1. Roosters. Plural? Maybe. I think there’s still a teeny chance that Dottie is a she, but (s)he has been making a noise that sounds an awful lot like a traditional cock-a-doodle-doo. I’m way bummed, and can’t imagine dispatching either (s)he or Pansy. Maybe we shouldn’t have named them, because goodness, I do like them both.


2. Bread! I’ve still not attempted my own by hand (meaning sans breadmaker), but we checked out the Maine Artisan Bread Fair last weekend, and interacted with a lot of people who know what they’re doing. As usual, I’m glad we took the girls because they need to be out and about, learning how to handle themselves among other people, but really, I feel like we missed a lot because we were chasing and instructing and parenting.

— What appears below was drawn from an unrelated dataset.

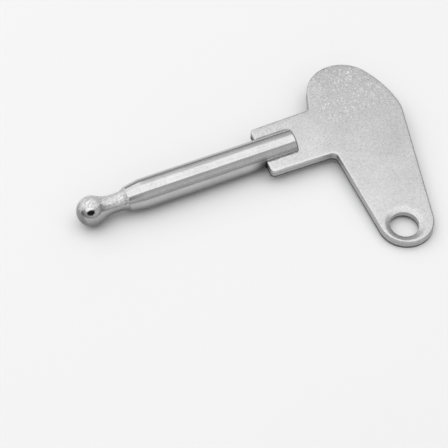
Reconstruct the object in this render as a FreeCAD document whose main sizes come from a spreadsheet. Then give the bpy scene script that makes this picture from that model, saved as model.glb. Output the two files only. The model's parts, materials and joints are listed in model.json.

3. Sunshine. Lots of it lately, and not much rain. The gardens are dry and the ground is cracking. Our lake is so, so low. All that sunshine makes for gorgeous days however, with puffy clouds and big happy flowers. Our first sunflower opened yesterday, and the rest look ready to burst.


4. Fall? Maybe soon. Yellow leaves are drifting down onto the town beach, and the nights are crisp. My girls are back in long-sleeved jammies with pants, and there’s a scent to the air that makes me think of football. I’ve been watching our pumpkins swell and grow (gardeners: do I need to do anything with them other than make sure they stay on the vine?). Our apple tree dropped a lot of fruit during a rare storm, so I’ve gathered it up for the pigs next door. We’ve been budgeting for snow tires, and talking about how to get the snowmobile running for this winter. Seems odd to have such conversations in 87* weather, but we know the cold is coming.

And that’s all I’ve got right now. Balance has been elusive this past week, and I’ve been left feeling like I’m burning the candle at both ends. I suppose that if there’s food in the fridge and on the table, and if my littles are smiling and (somewhat) clean, then it will all iron itself out in the end, yes? Of course it will. And a little seasonal shift to refresh us all might actually be most welcome.